Il modello sociale del paese di Cuccagna non è un’idealizzazione dell’ordinamento sociale e politico di una città vera – come avviene nella letteratura utopistica (o distopica) – bensì la negazione di ogni ordinamento in nome di un’anarchia fondata sulla beatitudine garantita dall’abbondanza di ogni delizia e di ogni piacere. Questo topos si diffonde massimamente in un momento storico in cui rigidissime erano le regole ecclesiastiche sul digiuno e sul richiamo alla penitenza e all’astensione dalle carni e dal cibo “imposte” al popolo sotto la minaccia di castighi divini (la qual cosa spiega l’assenza di qualsivoglia presenza divina nel Paese di Cuccagna di Mariano).
Mariano da Patrica e Venezia
La storia del Paese di Cuccagna, nella versione di Mariano da Patrica ebbe un particolare successo tra i mercanti di Venezia e delle altre (poche) realtà cittadine dove la società aveva una struttura più liberale (per esempio Faenza e Rimini). D’altronde, non si trascuri lo status di città “d’acqua” di Venezia: il mondo di Mariano da Patrica è “progettato” con un significato acquatico, permeato dal mito di Melusina, ed è infatti attraversato da fonti, corsi d’acqua, giardini, dove il corpo può liberarsi dal potere e ristorarsi in un clima di sogno e di “cortesia”.

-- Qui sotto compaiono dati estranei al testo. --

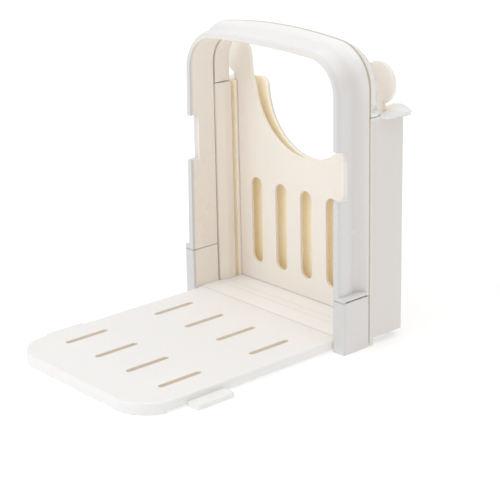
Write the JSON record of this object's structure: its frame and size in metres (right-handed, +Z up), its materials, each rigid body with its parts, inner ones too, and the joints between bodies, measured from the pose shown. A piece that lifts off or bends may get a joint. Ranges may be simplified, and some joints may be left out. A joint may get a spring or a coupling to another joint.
{
  "type": "bread slicer guide",
  "caption": "Foldable bread slicing guide: slotted board that folds up, hooped front and rear arches with a knife gap, grooved housing and lift-out stop panel that sets slice thickness.",
  "frame": {"origin": "on the table, at the middle of the outline in X and Y with the board laid open", "axes": "+Z up, +X across the guide, +Y from the board towards the housing, so the board points to -Y"},
  "size_m": [0.1578, 0.1978, 0.1882],
  "materials": {
    "board_plastic": "moulded ivory white, satin top face",
    "base_plastic": "moulded ivory white, satin",
    "arch_plastic": "moulded ivory white, polished",
    "housing_plastic": "moulded ivory white, fine satin",
    "panel_plastic": "moulded ivory white, satin",
    "screw_steel": "stainless",
    "pad_silicone": "translucent silicone, matt"
  },
  "bodies": {
    "frame": {"base_frame": "base_plastic", "guide_housing": "housing_plastic", "front_arch": "arch_plastic", "rear_arch": "arch_plastic", "arch_screws": "screw_steel", "housing_screws": "screw_steel", "rear_pads": "pad_silicone"},
    "board": {"folding_board": "board_plastic"},
    "panel": {"stop_panel": "panel_plastic"}
  },
  "joints": [
    {"name": "board_fold", "type": "hinge", "parent": "frame", "child": "board", "pos_m": [0, 0.04985, 0.0056], "axis": [-1, 0, 0], "range_deg": [0, 90]},
    {"name": "panel_lift", "type": "slide", "parent": "frame", "child": "panel", "axis": [0, 0, 1], "range_m": [0, 0.14]}
  ]
}
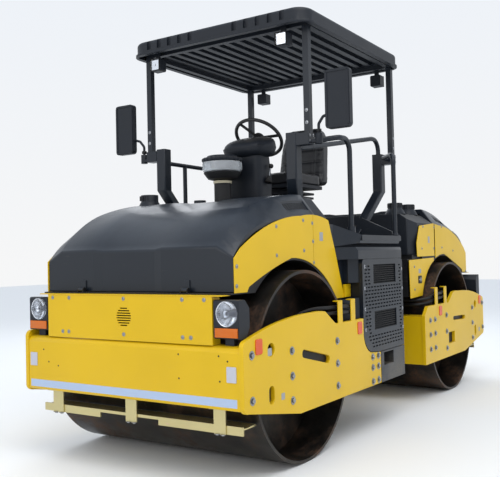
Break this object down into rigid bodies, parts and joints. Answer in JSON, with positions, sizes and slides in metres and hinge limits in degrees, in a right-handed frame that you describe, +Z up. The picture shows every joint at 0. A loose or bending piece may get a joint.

Le immagini della Cuccagna di Mariano da Venezia si diffondono anche a Ferrara e a Mantova, dando inizio all’ideazione delle città utopiche, che troverà pieno sviluppo nel Settecento e nell’Ottocento. Non a caso in queste città si sviluppano motivi “locali” del tema di Cuccagna. A Ferrara si diffonde El vanto de la cortegiana ferrarese (stampata a Venezia nel 1538).
La Cuccagna del Lazzari e la caduta della Serenissima
Tuttavia, al termine del secolo dei Lumi, a Venezia, il paese immaginato e descritto da Mariano trova un’altra declinazione. Nel 1797, durante il concitato periodo successivo alla caduta della Serenissima, veniva pubblicata in un’anonima bottega editoriale veneziana una canzonetta: La Cuccagna «del cittadino Giuseppe Lazzari» (la cui identità, malgrado i tentativi degli studiosi, resta avvolta da un inaccessibile manto di mistero).
Al paese sostanzialmente privo di potere civile (ed ecclesiastico) immaginato da Mariano, il Lazzari sostituisce il disegno di un nuovo ordine socioeconomico per la città veneta, scaturente dalla rivoluzione che aveva dato a Venezia un nuovo governo municipale. La Rivoluzione Francese del 1789 aveva influenzato il clima politico tanto veneziano quanto di tutto il settentrione italiano. Del resto, fin dalla metà del Settecento, Venezia aveva conosciuto una serie di trasformazioni sociali: l’aristocrazia, che deteneva il monopolio del governo pubblico e della vita politica, si era indebolita ed impoverita, perdendo così anche in autorevolezza e autorità. La qual cosa favorì il proliferare di sentimenti rivoluzionari tra i borghesi, che volevano partecipare attivamente alla vita politica della Serenissima Repubblica veneziana.
Il Lazzari, rinverdendo il “mito” del paese di Cuccagna, era tra coloro favorevoli al cambio di regime portato in ogni dove da Napoleone (negli stessi anni anche Ugo Foscolo si lasciò ammaliare da Napoleone liberatore). Quindi, Cuccagna diventa una metafora per descrivere una Venezia nella quale tutti possano vivere liberi ed eguali, tutti “cittadini” pari tra loro, essendo aboliti i privilegi aristocratici ed ecclesiastici.
Cuccagna diventa Venezia regolata da norme per calmierare i prezzi per il cibo, e renderli più equi, in modo da evitare speculazioni commerciali: alla festa della Cuccagna si immagina che tutti abbiano la possibilità di ottenere quel poco che è meglio di nulla, ma non di più.
Utopico era il paese di Cuccagna di Mariano, utopica si rivelò anche la Venezia napoleonica e rivoluzionaria. Nelle speranze e fantasie di Liberati (e di tanti come lui) la venuta di Napoleone avrebbe dovuto portare la cuccagna, vale a dire in termini politici la libertà e l’uguaglianza «come là in Franza» (v. 22), ma soprattutto la «Libertà bella tanto bramada» (vv. 25-26), che è subordinata ad un’equità economica di stampo protosocialista.
Come andò è noto: il 17 ottobre 1797, con la sottoscrizione del trattato di Campoformio, lo stesso liberatore Napoleone, siglava la fine della breve esperienza della Municipalità, consegnando Venezia agli austriaci e tradendo ogni speranza di libertà.